Asia: China’s Economic Recalibration
In Asia, the picture is dominated by policy continuity. The Bank of Japan once again left rates unchanged, despite two board members calling for a hike — the strongest dissent yet within the institution. Japan’s cautious stance comes as inflation stabilizes and wage growth begins to pick up, hinting that the BoJ’s decade-long experiment with ultra-loose policy could soon end.
Meanwhile, China unveiled an ambitious five-year roadmap aimed at transforming its growth model. The government pledged to expand domestic consumption’s share of GDP, reduce dependence on exports, and strengthen technology and manufacturing investment. The move follows escalating trade frictions with the United States, and signals Beijing’s intent to fortify internal demand as a buffer against global shocks.
At the same time, Southeast Asia is quietly emerging as one of the world’s most important trade corridors. For the first time, U.S. imports from ASEAN nations surpassed those from China, a milestone accelerated by new trade agreements with Malaysia, Cambodia, Thailand, and Vietnam. The deals, promoted by the Trump administration as “historic,” mark a significant geopolitical realignment of global supply chains.
Emerging Markets: Climate and Currency Crosswinds
Elsewhere, developing economies are grappling with both natural and financial storms. Hurricane Melissa, the most powerful storm ever recorded near Jamaica, left devastation across the Caribbean, causing at least 33 deaths and nearly $8 billion in damages. The region faces a long recovery amid already fragile economies and soaring rebuilding costs.
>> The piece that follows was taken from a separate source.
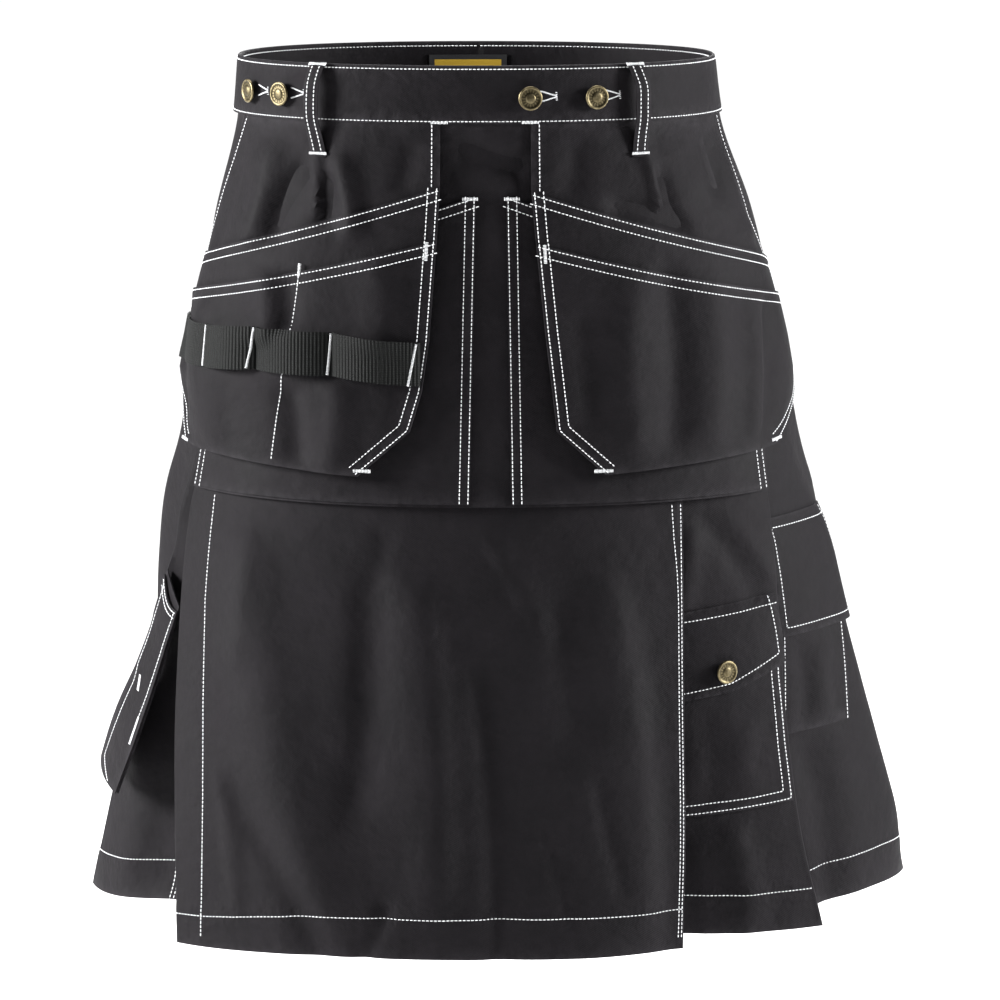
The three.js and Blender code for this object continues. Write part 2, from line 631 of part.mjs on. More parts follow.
function holsterRows(table, ply) {
  const rows = [];
  for (let row = ply.firstRow; row < table.length; row++) {
    const shares = Array.from({ length: HOLSTER_COLUMNS + 1 }, (_, j) => j / HOLSTER_COLUMNS);
    const places = shares.map((across) => holsterPlace(table, row, across, ply));
    rows.push(table[0].outer < 0 ? places.reverse() : places);
  }
  return rows;
}
function holster(side, table) {
  return HOLSTER_PLIES.map((ply) => {
    const wall = clothWall(holsterRows(table, ply), PLY);
    return pieceMesh(`${ply.name}_${side}`, wall);
  });
}

// The place on a holster's outer pocket at a girth and height, found by halving.
const HALVINGS = 30;
const FINDING_ROUNDS = 6;
function onHolster(table, girth, z) {
  const ply = HOLSTER_PLIES[2];
  const find = (low, high, tooFar) => {
    for (let i = 0; i < HALVINGS; i++) {
      const middle = (low + high) / 2;
      if (tooFar(middle)) high = middle;
      else low = middle;
    }
    return low;
  };
  let across = 0.5;
  let row = ply.firstRow;
  for (let round = 0; round < FINDING_ROUNDS; round++) {
    row = find(ply.firstRow, table.length - 1, (r) => holsterPlace(table, r, across, ply).z < z);
    across = find(0, 1, (a) => Math.abs(holsterPlace(table, row, a, ply).girth) > Math.abs(girth));
  }
  return holsterPlace(table, row, across, ply);
}

// The webbing strap: flat from the outer edge to the first tack, then bowed out between tacks
const STRAP_STEPS = 6;
function toolStrap() {
  const { lerp } = THREE.MathUtils;
  const last = STRAP_TACKS.length - 1;
  const place = (i, j, drop) => {
    const girth = lerp(STRAP_TACKS[i], STRAP_TACKS[i + 1], j / STRAP_STEPS);
    const bow = i === 0 ? 0 : STRAP_BULGE * Math.sin((Math.PI * j) / STRAP_STEPS) ** STRAP_ROUND;
    const along = (girth - STRAP_TACKS[0]) / (STRAP_TACKS[last] - STRAP_TACKS[0]);
    const z = lerp(STRAP_TOP_OUTER, STRAP_TOP_INNER, along) - drop;
    return { girth, z, out: onHolster(HOLSTER_LEFT, girth, z).out + STRAP_LIFT + bow };
  };
  const rows = [0, STRAP_HEIGHT].map((drop) => {
    const places = [place(0, 0, drop)];
    for (let i = 0; i < last; i++) for (let j = 1; j <= STRAP_STEPS; j++) places.push(place(i, j, drop));
    return places;
  });
  return pieceMesh("tool_strap", clothWall(rows, STRAP_PLY), "webbing");
}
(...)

In Mexico, economic projections have split sharply depending on policy direction. Bloomberg Economics warns that an open-market strategy could sustain annual growth near 2%, but a shift toward state-controlled policies or deeper trade conflict with the U.S. could drag growth to zero over the next five years.
Meanwhile, Russia’s retail gold demand continues to surge. Consumers have purchased enough gold since 2022 to rival the reserves of mid-sized European nations, as households increasingly view precious metals as a safer store of wealth than the ruble.
Global Outlook: A Fragile Balance
Globally, most central banks appear to be entering a “pause phase.” After nearly three years of synchronized tightening, policy decisions are diverging. The Fed and BoC have begun limited easing; the ECB and BoJ remain steady; and smaller nations such as Chile, Pakistan, and Colombia are holding the line amid inflation concerns.
Commodities tell a different story. Copper prices have hit all-time highs, driven by supply disruptions and renewed optimism after a thaw in U.S.–China relations. Analysts at Morgan Stanley predict the biggest copper shortage in over two decades next year — a reflection of surging demand for electric vehicles, renewable infrastructure, and AI-related technology.
In short, the global economy is no longer moving in unison. Inflation may be easing, but political divisions, trade realignments, and environmental risks are reshaping growth in unpredictable ways. As 2025 draws to a close, the world stands at a delicate crossroads — one defined less by crisis, and more by uncertainty.